Since the Classical Beam Theory (CBT) neglects the effect of the shear deformation and the First-order Shear Deformation Theory (FSDT) of Timoshenko [1] requires a shear correction factor, these theories are not suitable for the analysis of the laminated composite and the sandwich beams. These limitations of CBT and FSDT have led to the development of the Higher-order Shear Deformation theories (HSDTs) taking into account the effect of the transverse shear deformation, obviating the need of a shear correction factor.
The beam theories can be developed by expanding the displacements in power series of the coordinate normal to the neutral axis. In principle, the theories developed by this means can be made as accurate as desired simply by including the sufficient number of terms in the series. These higher-order theories are cumbersome and computationally more demanding, because with an additional power of the thickness coordinate, an additional dependent variable is introduced into the theory. It has been noted by Lo et al. [2, 3] that due to the higher-order terms included in their theory, it has become inconvenient to use. This observation is more or less true for many other higher-order theories as well. Thus, there is a wide scope to develop a simple to use higher-order beam or plate theory.
Several theories have been proposed by researchers in the last two decades.
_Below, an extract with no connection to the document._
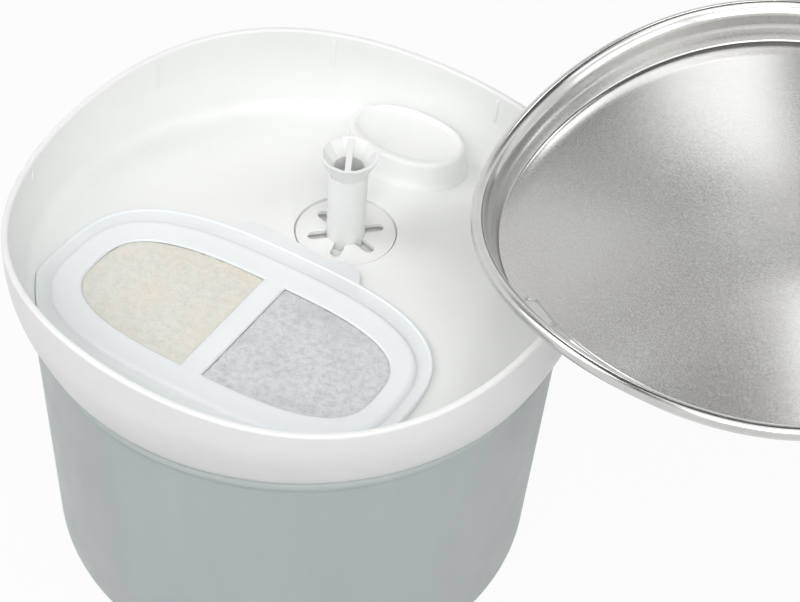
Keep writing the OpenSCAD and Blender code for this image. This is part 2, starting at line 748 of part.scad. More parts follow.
module stator_coil() color("#b87333") {
    fit = 0.2;
    coil_w = core_gap - 1.2;
    difference() {
        translate([-coil_w / 2, core_y - coil_t, core_z - 1])
            cube([coil_w, core_l + 2 * coil_t, yoke_h + 4]);
        translate([-core_gap, core_y - fit, core_z - fit])
            cube([2 * core_gap, core_l + 2 * fit, yoke_h + 2 * fit]);
    }
}

module suction_cups() color("LightGray") {
    for (x = [-1, 1], y = [motor_y + cup_front, back_y - cup_back]) translate([x * (pump_w / 2 - cup_in), y, 0])
        rotate_extrude() polygon([[0, tank_floor_z + 1.6], [cup_r - 2, tank_floor_z + 0.3],
            [cup_r, tank_floor_z], [cup_r, tank_floor_z + 0.5], [3, pump_z - 2.2], [3, pump_z - eps],
            [0, pump_z - eps]]);
}

// Sleeve over the pump's outlet with a shoulder and a spigot for the riser tube
module outlet_adaptor() color("Gainsboro") translate([0, tube_y, 0]) {
    sleeve_in_r = spout_r + push_gap;
    sleeve_r = sleeve_in_r + 1.8;
    shoulder_z = tube_end_z - seat_gap;
    spigot_top_z = tube_end_z + 12;
    rotate_extrude() polygon([[sleeve_in_r, spout_z - 8], [sleeve_r, spout_z - 8], [sleeve_r, shoulder_z],
        [tube_bore_r - push_gap, shoulder_z], [tube_bore_r - push_gap, spigot_top_z - 1],
        [tube_bore_r - push_gap - 0.6, spigot_top_z], [spout_bore_r, spigot_top_z],
        [spout_bore_r, spout_z + seat_gap], [sleeve_in_r, spout_z + seat_gap]]);
}

module cable_gland() color("#1d1f21") {
    z = pump_z + pump_h - 9;
    along_y(4, back_y + back_cap_t + 0.12, 2, 12, z);
    translate([12, back_y + back_cap_t + 2, z]) rotate([-90, 0, 0]) difference() {
        cylinder(r1 = 3.4, r2 = 2.6, h = 5);
        translate([0, 0, 2]) cylinder(r = 1.6, h = 6);
    }
}

tank();
basin();
steel_tray();
riser_tube();
grating_disc();
cassette_base();
cassette_lid();
fibre_pad();
carbon_pad();
pump_housing();
pump_back_cap();
pump_front_cover();
flow_slider();
impeller();
rotor_magnet();
rotor_shaft();
front_bush();
rear_bush();
stator_core();
stator_coil();
suction_cups();
outlet_adaptor();
cable_gland();
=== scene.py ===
"""Pet water fountain: a frosted tank under a white basin with a wavy rim, a riser tube,
a drain grating and a two-part filter cassette, with the steel drinking dish lifted off."""

import math

import bmesh
import bpy
from mathutils import Matrix, Vector


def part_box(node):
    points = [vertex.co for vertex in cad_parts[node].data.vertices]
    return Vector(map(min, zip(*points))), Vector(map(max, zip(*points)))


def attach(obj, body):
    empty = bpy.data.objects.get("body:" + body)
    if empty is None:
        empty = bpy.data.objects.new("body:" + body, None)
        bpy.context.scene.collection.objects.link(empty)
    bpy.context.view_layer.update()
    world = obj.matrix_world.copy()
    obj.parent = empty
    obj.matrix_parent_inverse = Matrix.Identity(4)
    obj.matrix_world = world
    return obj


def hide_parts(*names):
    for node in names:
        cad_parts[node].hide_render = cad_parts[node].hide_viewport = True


bl_info = {
    "name": "Pet Water Fountain",
    "version": (1, 0, 0),
    "blender": (4, 5, 0),
    "location": "View3D > Sidebar > Fountain",
    "description": "Builds the looks of a pet water fountain round its solid parts",
    "category": "Object",
}

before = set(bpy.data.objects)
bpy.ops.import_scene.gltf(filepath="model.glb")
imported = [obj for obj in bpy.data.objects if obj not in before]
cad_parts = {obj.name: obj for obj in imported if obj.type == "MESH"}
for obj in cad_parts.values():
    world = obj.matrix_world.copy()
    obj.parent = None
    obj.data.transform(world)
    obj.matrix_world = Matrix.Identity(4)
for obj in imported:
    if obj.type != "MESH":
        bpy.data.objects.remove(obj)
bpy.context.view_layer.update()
MM = 0.001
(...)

Among many theories, some of the well-known theories are the parabolic shear deformation theories [4-5], the trigonometric shear deformation theory [6], the hyperbolic shear deformation theory [7] and the exponential shear deformation theory [8]. Recently, these theories are accounted into a unified shear deformation theory developed by Sayyad [9] and Sayyad et al. [10]. In accordance with Reddy’s third-order shear deformation theory, Sayyad [11] has developed the refined theories and applied them for the static and vibration analysis of the isotropic beams.
Mechab et al. [12] studied the deformations of the short composite beams using the refined theories. Carrera and Giunta [13] developed refined beam theories based on a unified formulation. Carrera et al. [14, 15] carried out the static and free vibration analysis of laminated beams using polynomial, trigonometric, exponential and zig-zag theories. Giunta et al. [16] presented a thermo-mechanical analysis of isotropic and composite beams via collocating with radial basis functions. Chakrabarti et al. [17] and Chalak et al. [18] carried out a finite element analysis for the bending, buckling and free vibration of the soft core sandwich beams. Gherlone et al. [19] developed C0 beam elements based on the refined zig-zag theory for the multilayered laminated composite and sandwich beams.
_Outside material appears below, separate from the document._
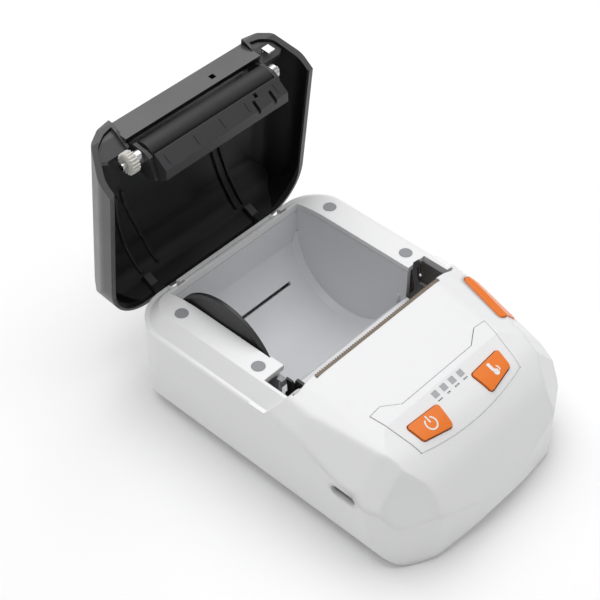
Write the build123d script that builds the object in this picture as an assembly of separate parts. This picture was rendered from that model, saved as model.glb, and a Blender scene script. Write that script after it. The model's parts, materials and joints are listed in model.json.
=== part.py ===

In the class of Trigonometric Shear Deformation Theories (TSDTs), the shear deformation is assumed to be trigonometric with respect to the thickness coordinate. These theories are accounted cosine distribution of transverse shear stress. The TSDTs are taking into account the kinematics of higher-order theories more effectively without loss of the physics of the problem. Some of the well-known articles on trigonometric theories are published by Touratier [6], Shimpi and Ghugal [20], Ghugal and Shinde [21], Arya et al. [22], Sayyad and Ghugal [23], Mantari et al. [24], Ferreira et al. [25], Zenkour [26] and Sayyad et al. [27]. Recently, Dahake and Ghugal [28, 29] and Ghugal and Dahake [30] have applied the trigonometric shear deformation theory for the bending analysis of the single-layer isotropic beams with various boundary conditions using general solution technique.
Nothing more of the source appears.